→ Task objective
Only the lines from the line that has "with BuildSketch(Plane.XY.offset(-punch_overrun)) as" through the line that has "bpy.data.objects.remove(obj)" should be reproduced, exactly and with both ends kept.

→ Recorded information
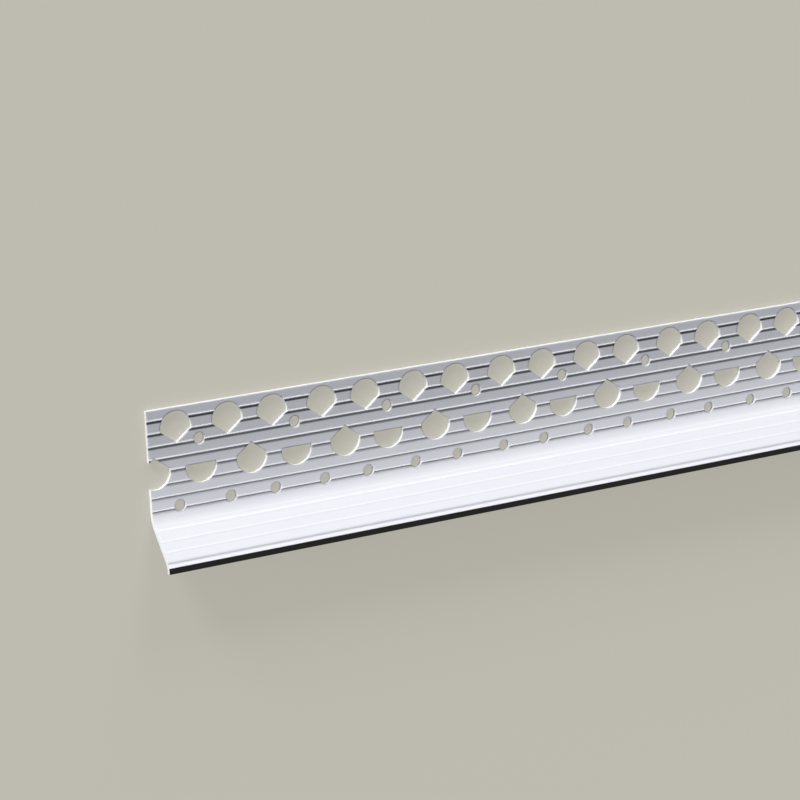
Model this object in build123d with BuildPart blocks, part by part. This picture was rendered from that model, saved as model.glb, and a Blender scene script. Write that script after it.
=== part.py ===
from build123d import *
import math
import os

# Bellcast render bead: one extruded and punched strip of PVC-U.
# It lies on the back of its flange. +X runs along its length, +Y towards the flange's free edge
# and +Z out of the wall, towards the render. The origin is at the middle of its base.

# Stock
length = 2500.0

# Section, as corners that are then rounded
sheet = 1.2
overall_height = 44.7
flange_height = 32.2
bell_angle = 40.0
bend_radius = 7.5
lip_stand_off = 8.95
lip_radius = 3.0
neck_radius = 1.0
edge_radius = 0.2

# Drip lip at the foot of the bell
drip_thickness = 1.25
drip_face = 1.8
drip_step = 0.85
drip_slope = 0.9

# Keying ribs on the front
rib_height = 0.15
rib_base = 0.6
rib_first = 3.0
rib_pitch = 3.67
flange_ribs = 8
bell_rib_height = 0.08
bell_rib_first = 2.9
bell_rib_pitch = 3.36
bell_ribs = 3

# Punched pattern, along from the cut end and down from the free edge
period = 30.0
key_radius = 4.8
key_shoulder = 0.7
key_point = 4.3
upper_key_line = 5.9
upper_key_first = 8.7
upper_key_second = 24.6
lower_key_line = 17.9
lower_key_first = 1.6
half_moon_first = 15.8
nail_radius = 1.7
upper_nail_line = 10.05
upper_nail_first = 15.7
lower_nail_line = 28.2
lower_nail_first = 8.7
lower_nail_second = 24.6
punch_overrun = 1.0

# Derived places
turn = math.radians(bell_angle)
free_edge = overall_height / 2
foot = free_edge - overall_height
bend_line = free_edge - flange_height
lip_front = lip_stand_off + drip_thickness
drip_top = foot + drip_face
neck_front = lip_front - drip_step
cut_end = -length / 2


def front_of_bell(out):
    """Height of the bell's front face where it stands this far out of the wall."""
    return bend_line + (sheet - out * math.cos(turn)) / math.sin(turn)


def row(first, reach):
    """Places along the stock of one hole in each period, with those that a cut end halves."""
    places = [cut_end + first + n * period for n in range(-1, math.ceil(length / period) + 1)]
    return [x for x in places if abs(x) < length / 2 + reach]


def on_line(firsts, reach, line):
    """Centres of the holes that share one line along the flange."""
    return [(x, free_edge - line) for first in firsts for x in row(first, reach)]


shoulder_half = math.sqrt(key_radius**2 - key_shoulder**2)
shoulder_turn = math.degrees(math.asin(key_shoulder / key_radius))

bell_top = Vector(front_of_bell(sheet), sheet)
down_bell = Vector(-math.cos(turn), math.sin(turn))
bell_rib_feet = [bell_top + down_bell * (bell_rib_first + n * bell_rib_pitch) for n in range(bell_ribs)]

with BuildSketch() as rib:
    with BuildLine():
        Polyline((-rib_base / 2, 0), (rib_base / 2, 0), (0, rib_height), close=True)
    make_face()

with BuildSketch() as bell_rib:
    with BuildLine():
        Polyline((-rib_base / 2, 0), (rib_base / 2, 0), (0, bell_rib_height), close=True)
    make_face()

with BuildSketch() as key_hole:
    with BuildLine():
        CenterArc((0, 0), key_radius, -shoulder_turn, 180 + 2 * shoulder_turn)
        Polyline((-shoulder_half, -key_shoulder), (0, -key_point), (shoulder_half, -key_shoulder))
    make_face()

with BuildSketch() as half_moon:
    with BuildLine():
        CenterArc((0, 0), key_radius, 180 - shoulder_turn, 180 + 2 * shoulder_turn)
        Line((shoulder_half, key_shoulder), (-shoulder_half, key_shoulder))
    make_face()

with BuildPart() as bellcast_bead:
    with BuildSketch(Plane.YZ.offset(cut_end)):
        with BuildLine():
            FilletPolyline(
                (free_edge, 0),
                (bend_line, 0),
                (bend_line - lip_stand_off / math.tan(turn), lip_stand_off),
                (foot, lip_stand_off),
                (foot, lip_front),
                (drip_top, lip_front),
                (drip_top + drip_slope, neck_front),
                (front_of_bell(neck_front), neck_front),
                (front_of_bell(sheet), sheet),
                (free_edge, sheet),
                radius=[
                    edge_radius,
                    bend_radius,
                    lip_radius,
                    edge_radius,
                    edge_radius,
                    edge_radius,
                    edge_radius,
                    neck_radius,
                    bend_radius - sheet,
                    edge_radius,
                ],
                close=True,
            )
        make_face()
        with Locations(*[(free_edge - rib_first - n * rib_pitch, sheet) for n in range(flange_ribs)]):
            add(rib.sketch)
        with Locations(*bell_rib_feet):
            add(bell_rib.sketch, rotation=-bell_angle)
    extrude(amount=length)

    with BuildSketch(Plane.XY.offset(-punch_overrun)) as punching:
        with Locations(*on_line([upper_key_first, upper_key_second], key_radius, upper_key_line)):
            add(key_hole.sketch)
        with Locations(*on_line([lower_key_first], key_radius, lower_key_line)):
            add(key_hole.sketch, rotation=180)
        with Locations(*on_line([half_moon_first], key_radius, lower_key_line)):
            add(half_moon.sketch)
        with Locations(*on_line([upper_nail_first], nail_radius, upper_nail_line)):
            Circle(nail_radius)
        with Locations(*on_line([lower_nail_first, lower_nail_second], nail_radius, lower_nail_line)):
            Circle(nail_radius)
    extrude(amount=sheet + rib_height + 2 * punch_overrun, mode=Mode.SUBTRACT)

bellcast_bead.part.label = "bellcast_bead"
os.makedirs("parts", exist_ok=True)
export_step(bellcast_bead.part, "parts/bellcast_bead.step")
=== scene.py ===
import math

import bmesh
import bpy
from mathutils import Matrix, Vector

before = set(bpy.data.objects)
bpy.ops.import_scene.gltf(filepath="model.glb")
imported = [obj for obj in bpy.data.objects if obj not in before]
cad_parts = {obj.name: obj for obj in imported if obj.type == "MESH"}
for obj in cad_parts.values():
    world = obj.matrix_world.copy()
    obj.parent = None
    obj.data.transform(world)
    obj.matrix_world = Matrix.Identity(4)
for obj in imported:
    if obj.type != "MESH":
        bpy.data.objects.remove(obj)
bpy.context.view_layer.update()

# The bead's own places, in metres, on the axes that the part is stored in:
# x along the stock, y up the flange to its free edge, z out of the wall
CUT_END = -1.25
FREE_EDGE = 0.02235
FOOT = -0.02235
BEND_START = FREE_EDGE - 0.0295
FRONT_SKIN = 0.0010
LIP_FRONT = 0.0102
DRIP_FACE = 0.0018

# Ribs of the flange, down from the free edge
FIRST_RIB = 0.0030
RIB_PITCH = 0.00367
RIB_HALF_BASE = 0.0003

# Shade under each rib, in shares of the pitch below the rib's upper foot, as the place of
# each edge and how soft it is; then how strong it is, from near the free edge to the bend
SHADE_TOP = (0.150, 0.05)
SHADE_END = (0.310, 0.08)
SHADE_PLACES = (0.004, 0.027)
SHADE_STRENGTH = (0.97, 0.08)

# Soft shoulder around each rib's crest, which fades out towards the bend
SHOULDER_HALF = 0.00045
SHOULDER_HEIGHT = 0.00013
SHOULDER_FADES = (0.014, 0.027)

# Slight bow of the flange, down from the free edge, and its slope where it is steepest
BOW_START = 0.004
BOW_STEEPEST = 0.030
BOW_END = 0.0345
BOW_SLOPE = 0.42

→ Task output
    with BuildSketch(Plane.XY.offset(-punch_overrun)) as punching:
        with Locations(*on_line([upper_key_first, upper_key_second], key_radius, upper_key_line)):
            add(key_hole.sketch)
        with Locations(*on_line([lower_key_first], key_radius, lower_key_line)):
            add(key_hole.sketch, rotation=180)
        with Locations(*on_line([half_moon_first], key_radius, lower_key_line)):
            add(half_moon.sketch)
        with Locations(*on_line([upper_nail_first], nail_radius, upper_nail_line)):
            Circle(nail_radius)
        with Locations(*on_line([lower_nail_first, lower_nail_second], nail_radius, lower_nail_line)):
            Circle(nail_radius)
    extrude(amount=sheet + rib_height + 2 * punch_overrun, mode=Mode.SUBTRACT)

bellcast_bead.part.label = "bellcast_bead"
os.makedirs("parts", exist_ok=True)
export_step(bellcast_bead.part, "parts/bellcast_bead.step")
=== scene.py ===
import math

import bmesh
import bpy
from mathutils import Matrix, Vector

before = set(bpy.data.objects)
bpy.ops.import_scene.gltf(filepath="model.glb")
imported = [obj for obj in bpy.data.objects if obj not in before]
cad_parts = {obj.name: obj for obj in imported if obj.type == "MESH"}
for obj in cad_parts.values():
    world = obj.matrix_world.copy()
    obj.parent = None
    obj.data.transform(world)
    obj.matrix_world = Matrix.Identity(4)
for obj in imported:
    if obj.type != "MESH":
        bpy.data.objects.remove(obj)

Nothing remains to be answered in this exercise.